What auto insurance won’t cover
Auto insurance isn’t a magical bubble that protects your car from everything. In the same way that health insurance typically won’t cover every medical expense, auto insurance won’t cover every car-related bill that comes your way.
Here are a few examples of what car insurance doesn’t cover.
Wear and tear. As a general rule, car insurance won’t pay for things like oil changes or flat tires. If damage isn't caused by an accident, you shouldn’t expect coverage.
Stolen belongings. Your auto insurance typically won’t replace your laptop if someone smashes your window to steal it, but a homeowners or renters insurance policy will cover anything stolen from your car, up to your policy limits.

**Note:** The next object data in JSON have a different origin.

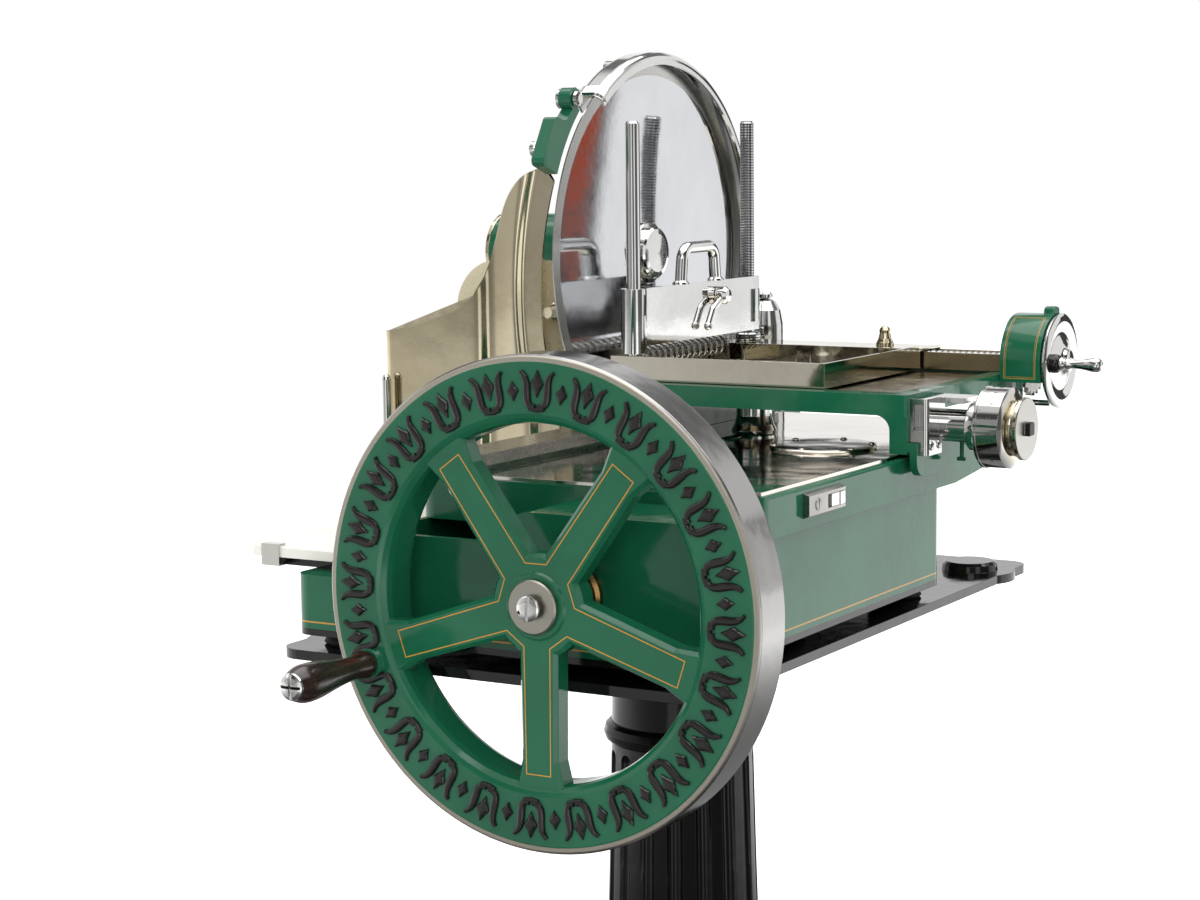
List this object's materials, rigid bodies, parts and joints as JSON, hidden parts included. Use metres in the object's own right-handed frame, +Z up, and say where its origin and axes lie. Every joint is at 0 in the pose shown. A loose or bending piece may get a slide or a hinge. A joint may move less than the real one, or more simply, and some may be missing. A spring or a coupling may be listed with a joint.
{
  "type": "hand crank meat slicer",
  "caption": "Flywheel-driven meat slicer with a large round knife, a sliding meat carriage, feed screw and clamp, standing on a fluted cast column.",
  "frame": {"origin": "centre of the pedestal foot on the floor", "axes": "+Z up, +Y from the flywheel to the back of the machine, +X from the knife towards the meat carriage"},
  "size_m": [0.6349, 0.8402, 1.27],
  "materials": {
    "green_enamel": "gloss enamel",
    "black_enamel": "gloss enamel",
    "rubber": "matt",
    "nickel": "polished nickel",
    "chrome": "polished",
    "steel": "machined",
    "cast_iron": "as cast",
    "knife_steel": "polished",
    "bronze": "machined",
    "wood": "varnished",
    "white_slab": "satin",
    "stone": "matt"
  },
  "bodies": {
    "stand": {"pedestal_foot": "black_enamel", "pedestal_column": "black_enamel", "mounting_plate": "black_enamel", "rubber_feet": "rubber", "base_casting": "green_enamel", "deck_casting": "green_enamel", "deck_plate": "nickel", "access_cover": "nickel", "guide_rail": "steel", "front_bearing": "bronze", "shaft_bearings": "bronze", "crank_gear_stud": "steel", "knife_bracket": "green_enamel", "chain_cover": "green_enamel", "drum_cap": "nickel", "knife_guard": "nickel", "guard_bracket": "steel", "slab_frame": "black_enamel", "receiving_slab": "white_slab", "deflector": "nickel", "rear_plate": "nickel", "oil_pillar": "chrome", "latch_plate": "chrome", "drive_chain": "steel"},
    "wheel": {"flywheel": "green_enamel", "hub_plate": "chrome", "main_shaft": "steel", "drive_pinion": "steel", "handle_spindle": "chrome"},
    "grip": {"handle_grip": "wood"},
    "crank": {"crank_gear": "cast_iron", "crank_arm": "steel"},
    "rod": {"connecting_rod": "steel"},
    "second_shaft": {"second_shaft": "steel"},
    "cross_shaft": {"cross_shaft": "steel", "drive_sprocket": "steel"},
    "knife": {"knife_shaft": "steel", "knife_sprocket": "steel", "knife_blade": "knife_steel", "knife_hub": "chrome"},
    "sharpener": {"sharpener": "green_enamel"},
    "stone": {"sharpener_stone": "stone"},
    "carriage": {"carriage_frame": "green_enamel", "rail_shoe": "green_enamel", "guide_tray": "nickel", "drive_post": "chrome", "screw_trough": "nickel", "feed_drum": "green_enamel", "dial_block": "chrome"},
    "feed": {"feed_screw": "steel", "feed_crank": "chrome"},
    "dial": {"thickness_dial": "chrome"},
    "table": {"meat_table": "nickel", "feed_nut": "nickel", "clamp_posts": "chrome", "table_spring": "steel"},
    "clamp": {"clamp_plate": "chrome", "bail_handle": "chrome"},
    "clamp_lever": {"clamp_lever": "chrome"},
    "latch": {"latch_slide": "chrome"}
  },
  "joints": [
    {"name": "flywheel_spin", "type": "hinge", "parent": "stand", "child": "wheel", "pos_m": [0.078, -0.11, 0.851], "axis": [0, 1, 0], "continuous": true},
    {"name": "grip_spin", "type": "hinge", "parent": "wheel", "child": "grip", "pos_m": [-0.07083, -0.4, 0.79506], "axis": [0, 1, 0], "continuous": true},
    {"name": "crank_turn", "type": "hinge", "parent": "stand", "child": "crank", "pos_m": [0.078, -0.11, 0.851], "axis": [0, 0, 1], "continuous": true},
    {"name": "rod_swing", "type": "hinge", "parent": "crank", "child": "rod", "pos_m": [0.078, -0.022, 0.902], "axis": [0, 0, 1], "continuous": true},
    {"name": "second_shaft_spin", "type": "hinge", "parent": "stand", "child": "second_shaft", "pos_m": [0.078, 0.02, 0.851], "axis": [0, 1, 0], "continuous": true},
    {"name": "cross_shaft_spin", "type": "hinge", "parent": "stand", "child": "cross_shaft", "pos_m": [-0.06, 0.10705, 0.851], "axis": [1, 0, 0], "continuous": true, "deforming": ["drive_chain"]},
    {"name": "blade_spin", "type": "hinge", "parent": "stand", "child": "knife", "pos_m": [-0.2, 0.185, 1.082], "axis": [1, 0, 0], "continuous": true},
    {"name": "sharpener_swing", "type": "hinge", "parent": "stand", "child": "sharpener", "pos_m": [-0.137, 0.04871, 1.22562], "axis": [1, 0, 0], "range_deg": [-40, 0]},
    {"name": "stone_spin", "type": "hinge", "parent": "sharpener", "child": "stone", "pos_m": [-0.137, 0.01957, 1.1814], "axis": [1, 0, 0], "continuous": true},
    {"name": "carriage_slide", "type": "slide", "parent": "stand", "child": "carriage", "axis": [0, 1, 0], "range_m": [-0.176, 0]},
    {"name": "feed_turn", "type": "hinge", "parent": "carriage", "child": "feed", "pos_m": [0.2, 0.284, 0.9845], "axis": [1, 0, 0], "range_deg": [-180, 1296]},
    {"name": "dial_turn", "type": "hinge", "parent": "carriage", "child": "dial", "pos_m": [0.25, 0.076, 0.946], "axis": [1, 0, 0], "range_deg": [0, 300]},
    {"name": "table_feed", "type": "slide", "parent": "carriage", "child": "table", "axis": [1, 0, 0], "range_m": [-0.0101, 0.0721]},
    {"name": "clamp_slide", "type": "slide", "parent": "table", "child": "clamp", "axis": [0, 0, 1], "range_m": [0, 0.12]},
    {"name": "lever_turn", "type": "hinge", "parent": "clamp", "child": "clamp_lever", "pos_m": [-0.07, 0.208, 1.042], "axis": [1, 0, 0], "range_deg": [0, 20], "stiffness_Nm_per_rad": 0.1, "springref_deg": -17.19},
    {"name": "latch_move", "type": "slide", "parent": "stand", "child": "latch", "axis": [0, 1, 0], "range_m": [-0.005, 0]}
  ],
  "couplings": [
    {"joint": "crank_turn", "follows": "flywheel_spin", "ratio": -0.33333},
    {"joint": "rod_swing", "follows": "flywheel_spin", "ratio": 0.33333},
    {"joint": "second_shaft_spin", "follows": "flywheel_spin", "ratio": -1},
    {"joint": "cross_shaft_spin", "follows": "flywheel_spin", "ratio": 1},
    {"joint": "blade_spin", "follows": "flywheel_spin", "ratio": 2},
    {"joint": "table_feed", "follows": "feed_turn", "m_per_rad": 0.0031831}
  ]
}
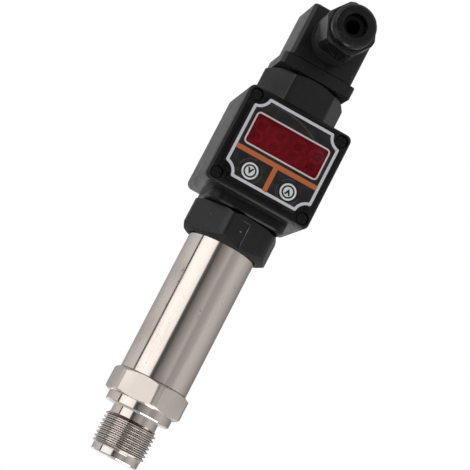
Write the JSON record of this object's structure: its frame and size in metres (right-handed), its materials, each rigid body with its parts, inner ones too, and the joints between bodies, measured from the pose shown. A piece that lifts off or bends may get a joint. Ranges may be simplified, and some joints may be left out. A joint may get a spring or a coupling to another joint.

Rideshare trips. Auto insurance won’t cover you when you drive for a rideshare service like Uber or Lyft. In fact, those companies have insurance that covers you only after you’ve accepted a fare and are transporting a passenger, but not between rides. Some insurers offer optional rideshare insurance that you can add to your personal policy for when you aren’t covered by a rideshare company’s insurance.
The cost of a new car, unless you have new car replacement coverage. Even comprehensive and collision insurance won’t always pay out enough to replace your vehicle after an accident. If your car is totaled and you have those coverage types on your policy, your provider will estimate the value of your vehicle at the time of the accident to determine your payout.
This can be a pain point about auto insurance: Most coverage types that protect you and your vehicle are optional, and their availability depends on which insurer you have. So if you’d like additional coverage types in your policy, prioritize those things when shopping for car insurance.